TO BE DONE -
Look in the material below for the line with "BUTTON_YS.forEach((y, i) =>" and the line with "bpy.context.scene.collection.objects.link(empty)", then set down exactly those two lines and all lines between, nothing more.

***

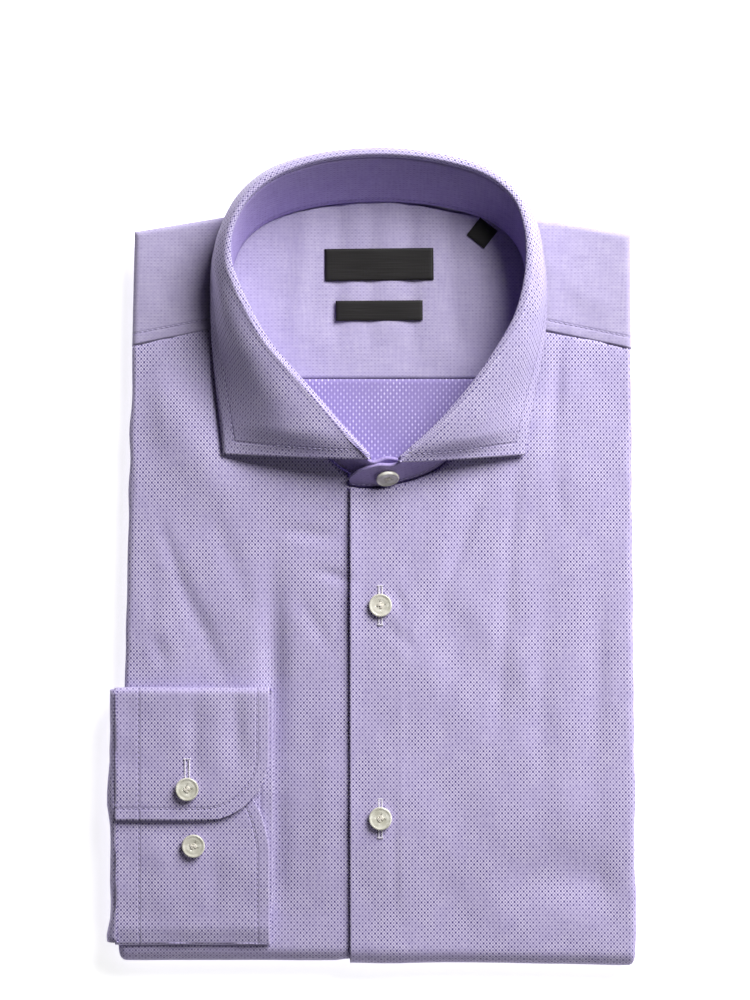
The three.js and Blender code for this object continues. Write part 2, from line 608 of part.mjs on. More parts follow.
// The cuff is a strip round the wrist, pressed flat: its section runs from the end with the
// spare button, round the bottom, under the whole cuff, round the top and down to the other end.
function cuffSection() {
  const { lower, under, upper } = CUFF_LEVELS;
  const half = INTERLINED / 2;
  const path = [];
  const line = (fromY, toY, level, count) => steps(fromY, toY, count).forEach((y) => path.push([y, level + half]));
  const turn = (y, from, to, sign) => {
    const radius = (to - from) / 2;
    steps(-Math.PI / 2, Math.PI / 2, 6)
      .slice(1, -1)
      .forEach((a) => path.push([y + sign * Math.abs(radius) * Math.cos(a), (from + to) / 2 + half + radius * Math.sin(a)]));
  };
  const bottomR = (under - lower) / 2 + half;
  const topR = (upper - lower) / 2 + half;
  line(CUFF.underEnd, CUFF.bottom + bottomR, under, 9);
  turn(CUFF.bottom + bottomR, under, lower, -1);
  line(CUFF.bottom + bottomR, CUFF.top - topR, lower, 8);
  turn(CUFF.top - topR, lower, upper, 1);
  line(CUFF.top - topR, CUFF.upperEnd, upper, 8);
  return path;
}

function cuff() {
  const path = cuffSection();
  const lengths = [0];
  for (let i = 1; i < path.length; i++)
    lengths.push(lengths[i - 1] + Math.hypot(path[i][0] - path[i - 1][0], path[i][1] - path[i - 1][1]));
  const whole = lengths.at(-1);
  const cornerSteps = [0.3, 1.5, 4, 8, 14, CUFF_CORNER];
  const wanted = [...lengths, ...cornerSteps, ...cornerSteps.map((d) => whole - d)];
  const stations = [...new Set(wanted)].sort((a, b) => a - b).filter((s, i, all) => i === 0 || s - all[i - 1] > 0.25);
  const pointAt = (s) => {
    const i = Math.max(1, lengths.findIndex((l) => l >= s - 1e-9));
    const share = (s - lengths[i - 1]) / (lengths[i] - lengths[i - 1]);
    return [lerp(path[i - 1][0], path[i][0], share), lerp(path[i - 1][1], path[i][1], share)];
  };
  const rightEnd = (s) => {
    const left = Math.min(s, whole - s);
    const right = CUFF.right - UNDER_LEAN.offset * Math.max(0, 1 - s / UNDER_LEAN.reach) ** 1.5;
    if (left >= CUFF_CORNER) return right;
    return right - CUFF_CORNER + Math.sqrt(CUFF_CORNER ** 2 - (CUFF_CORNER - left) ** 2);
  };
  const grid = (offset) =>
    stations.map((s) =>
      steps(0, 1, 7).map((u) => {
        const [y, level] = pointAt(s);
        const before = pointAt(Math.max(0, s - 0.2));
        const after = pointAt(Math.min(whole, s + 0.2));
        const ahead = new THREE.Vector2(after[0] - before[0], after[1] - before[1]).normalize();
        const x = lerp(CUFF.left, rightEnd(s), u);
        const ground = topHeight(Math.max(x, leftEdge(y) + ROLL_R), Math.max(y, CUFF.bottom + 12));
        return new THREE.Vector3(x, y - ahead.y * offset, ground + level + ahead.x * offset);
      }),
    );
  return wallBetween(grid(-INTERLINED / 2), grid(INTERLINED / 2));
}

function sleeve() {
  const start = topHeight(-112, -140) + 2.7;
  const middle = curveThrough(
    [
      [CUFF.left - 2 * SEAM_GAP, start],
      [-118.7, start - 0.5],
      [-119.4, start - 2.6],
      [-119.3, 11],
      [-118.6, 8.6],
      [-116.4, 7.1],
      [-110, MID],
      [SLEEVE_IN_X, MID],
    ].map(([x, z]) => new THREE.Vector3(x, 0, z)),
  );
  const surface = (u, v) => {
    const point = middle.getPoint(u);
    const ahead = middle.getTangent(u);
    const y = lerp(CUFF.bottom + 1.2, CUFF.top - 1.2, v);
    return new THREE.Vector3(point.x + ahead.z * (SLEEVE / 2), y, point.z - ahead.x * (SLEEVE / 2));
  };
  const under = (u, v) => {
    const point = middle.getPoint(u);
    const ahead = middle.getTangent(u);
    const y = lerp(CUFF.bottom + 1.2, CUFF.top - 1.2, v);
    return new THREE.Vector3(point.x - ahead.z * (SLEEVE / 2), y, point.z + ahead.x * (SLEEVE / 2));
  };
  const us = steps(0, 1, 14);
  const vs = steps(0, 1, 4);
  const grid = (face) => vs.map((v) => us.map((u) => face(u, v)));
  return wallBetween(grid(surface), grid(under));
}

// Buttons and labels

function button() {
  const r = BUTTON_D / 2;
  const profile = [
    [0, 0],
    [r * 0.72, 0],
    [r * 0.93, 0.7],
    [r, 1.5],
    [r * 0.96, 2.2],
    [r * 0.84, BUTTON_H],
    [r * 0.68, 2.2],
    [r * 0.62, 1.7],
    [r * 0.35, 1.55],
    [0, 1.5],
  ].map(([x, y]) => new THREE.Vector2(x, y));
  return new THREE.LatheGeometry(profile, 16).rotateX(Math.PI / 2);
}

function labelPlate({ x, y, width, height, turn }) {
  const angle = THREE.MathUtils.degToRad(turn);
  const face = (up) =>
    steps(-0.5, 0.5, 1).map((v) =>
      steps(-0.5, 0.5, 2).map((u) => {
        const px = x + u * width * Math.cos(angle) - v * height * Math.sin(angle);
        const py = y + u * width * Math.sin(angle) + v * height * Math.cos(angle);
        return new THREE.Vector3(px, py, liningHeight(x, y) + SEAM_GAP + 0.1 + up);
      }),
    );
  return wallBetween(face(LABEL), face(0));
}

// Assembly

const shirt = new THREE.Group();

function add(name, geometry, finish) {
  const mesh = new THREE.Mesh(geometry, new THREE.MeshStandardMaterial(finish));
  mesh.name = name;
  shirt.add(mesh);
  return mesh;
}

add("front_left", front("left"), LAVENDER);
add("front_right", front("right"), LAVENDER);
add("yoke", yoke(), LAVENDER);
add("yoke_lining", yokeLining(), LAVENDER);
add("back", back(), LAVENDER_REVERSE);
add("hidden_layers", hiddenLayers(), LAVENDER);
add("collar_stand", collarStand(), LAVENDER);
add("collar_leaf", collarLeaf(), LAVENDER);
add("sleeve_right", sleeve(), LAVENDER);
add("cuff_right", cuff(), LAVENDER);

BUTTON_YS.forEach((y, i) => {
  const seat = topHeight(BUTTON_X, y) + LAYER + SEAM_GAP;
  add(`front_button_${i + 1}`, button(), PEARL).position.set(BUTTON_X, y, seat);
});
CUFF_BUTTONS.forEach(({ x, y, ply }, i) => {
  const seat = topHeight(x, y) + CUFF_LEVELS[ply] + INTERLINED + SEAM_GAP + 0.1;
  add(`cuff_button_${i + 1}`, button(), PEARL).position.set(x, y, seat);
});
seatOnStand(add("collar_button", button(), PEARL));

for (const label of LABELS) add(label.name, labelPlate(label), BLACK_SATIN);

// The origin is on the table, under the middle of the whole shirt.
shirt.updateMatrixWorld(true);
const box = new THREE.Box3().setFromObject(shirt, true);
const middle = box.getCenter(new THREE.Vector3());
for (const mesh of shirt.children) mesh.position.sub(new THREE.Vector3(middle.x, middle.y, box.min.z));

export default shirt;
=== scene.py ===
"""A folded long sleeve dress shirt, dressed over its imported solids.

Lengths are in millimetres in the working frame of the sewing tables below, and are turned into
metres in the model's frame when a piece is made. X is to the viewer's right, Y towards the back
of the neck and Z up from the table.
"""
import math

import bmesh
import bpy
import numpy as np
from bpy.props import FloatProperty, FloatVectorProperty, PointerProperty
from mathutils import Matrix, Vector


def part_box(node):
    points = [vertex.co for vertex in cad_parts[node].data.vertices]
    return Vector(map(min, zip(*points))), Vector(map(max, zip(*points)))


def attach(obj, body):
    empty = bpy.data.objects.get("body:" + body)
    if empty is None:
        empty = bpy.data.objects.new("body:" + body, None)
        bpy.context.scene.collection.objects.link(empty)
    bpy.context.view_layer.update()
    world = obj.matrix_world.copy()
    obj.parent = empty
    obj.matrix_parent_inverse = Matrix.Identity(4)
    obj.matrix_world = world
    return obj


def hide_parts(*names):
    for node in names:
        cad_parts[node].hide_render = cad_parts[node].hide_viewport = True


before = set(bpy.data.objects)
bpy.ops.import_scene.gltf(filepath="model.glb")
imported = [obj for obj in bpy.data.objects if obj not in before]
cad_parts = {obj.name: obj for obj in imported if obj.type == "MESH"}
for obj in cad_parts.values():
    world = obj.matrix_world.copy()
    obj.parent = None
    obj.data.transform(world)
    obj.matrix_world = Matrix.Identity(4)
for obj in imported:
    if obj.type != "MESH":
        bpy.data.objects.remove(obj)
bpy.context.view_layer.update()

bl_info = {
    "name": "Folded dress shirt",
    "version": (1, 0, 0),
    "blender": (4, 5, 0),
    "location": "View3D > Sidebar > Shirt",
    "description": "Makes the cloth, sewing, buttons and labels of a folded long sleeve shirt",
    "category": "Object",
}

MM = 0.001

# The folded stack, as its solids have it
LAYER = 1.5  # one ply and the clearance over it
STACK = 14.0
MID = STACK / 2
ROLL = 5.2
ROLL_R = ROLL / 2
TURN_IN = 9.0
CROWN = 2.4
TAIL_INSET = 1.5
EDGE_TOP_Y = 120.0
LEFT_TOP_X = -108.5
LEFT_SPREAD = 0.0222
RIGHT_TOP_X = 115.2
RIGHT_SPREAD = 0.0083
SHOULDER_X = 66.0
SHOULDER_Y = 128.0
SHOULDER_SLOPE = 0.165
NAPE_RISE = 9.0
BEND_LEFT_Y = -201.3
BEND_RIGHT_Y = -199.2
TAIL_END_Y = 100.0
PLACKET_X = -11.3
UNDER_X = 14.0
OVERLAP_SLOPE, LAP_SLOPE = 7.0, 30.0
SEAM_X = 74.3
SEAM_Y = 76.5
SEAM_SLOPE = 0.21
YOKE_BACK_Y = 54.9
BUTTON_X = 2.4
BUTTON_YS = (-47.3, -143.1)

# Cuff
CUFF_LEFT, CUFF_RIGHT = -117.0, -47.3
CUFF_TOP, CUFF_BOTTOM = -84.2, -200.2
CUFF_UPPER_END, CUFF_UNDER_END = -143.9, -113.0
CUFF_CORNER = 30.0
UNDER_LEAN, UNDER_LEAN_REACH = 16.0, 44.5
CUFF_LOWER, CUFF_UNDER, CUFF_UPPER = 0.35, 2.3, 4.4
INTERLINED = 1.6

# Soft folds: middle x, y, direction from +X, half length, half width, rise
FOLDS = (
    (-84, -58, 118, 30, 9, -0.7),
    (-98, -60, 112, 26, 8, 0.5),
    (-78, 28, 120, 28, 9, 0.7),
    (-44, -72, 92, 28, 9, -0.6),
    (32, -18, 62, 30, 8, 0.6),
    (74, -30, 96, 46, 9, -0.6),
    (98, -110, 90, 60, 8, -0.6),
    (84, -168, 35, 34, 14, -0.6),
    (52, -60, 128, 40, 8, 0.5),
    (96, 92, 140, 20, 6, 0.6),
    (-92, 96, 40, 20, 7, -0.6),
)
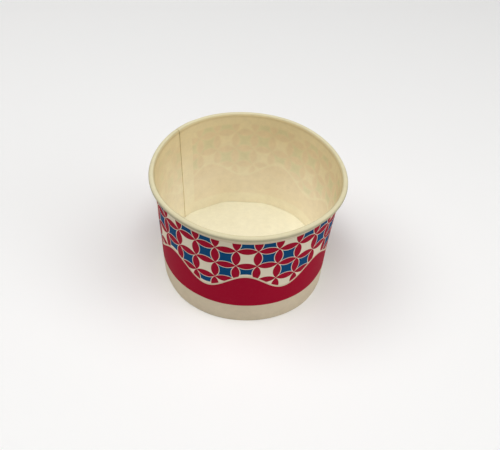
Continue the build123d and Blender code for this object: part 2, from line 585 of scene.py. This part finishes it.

***

WRITTEN RESPONSE -
BUTTON_YS.forEach((y, i) => {
  const seat = topHeight(BUTTON_X, y) + LAYER + SEAM_GAP;
  add(`front_button_${i + 1}`, button(), PEARL).position.set(BUTTON_X, y, seat);
});
CUFF_BUTTONS.forEach(({ x, y, ply }, i) => {
  const seat = topHeight(x, y) + CUFF_LEVELS[ply] + INTERLINED + SEAM_GAP + 0.1;
  add(`cuff_button_${i + 1}`, button(), PEARL).position.set(x, y, seat);
});
seatOnStand(add("collar_button", button(), PEARL));

for (const label of LABELS) add(label.name, labelPlate(label), BLACK_SATIN);

// The origin is on the table, under the middle of the whole shirt.
shirt.updateMatrixWorld(true);
const box = new THREE.Box3().setFromObject(shirt, true);
const middle = box.getCenter(new THREE.Vector3());
for (const mesh of shirt.children) mesh.position.sub(new THREE.Vector3(middle.x, middle.y, box.min.z));

export default shirt;
=== scene.py ===
"""A folded long sleeve dress shirt, dressed over its imported solids.

Lengths are in millimetres in the working frame of the sewing tables below, and are turned into
metres in the model's frame when a piece is made. X is to the viewer's right, Y towards the back
of the neck and Z up from the table.
"""
import math

import bmesh
import bpy
import numpy as np
from bpy.props import FloatProperty, FloatVectorProperty, PointerProperty
from mathutils import Matrix, Vector


def part_box(node):
    points = [vertex.co for vertex in cad_parts[node].data.vertices]
    return Vector(map(min, zip(*points))), Vector(map(max, zip(*points)))


def attach(obj, body):
    empty = bpy.data.objects.get("body:" + body)
    if empty is None:
        empty = bpy.data.objects.new("body:" + body, None)
        bpy.context.scene.collection.objects.link(empty)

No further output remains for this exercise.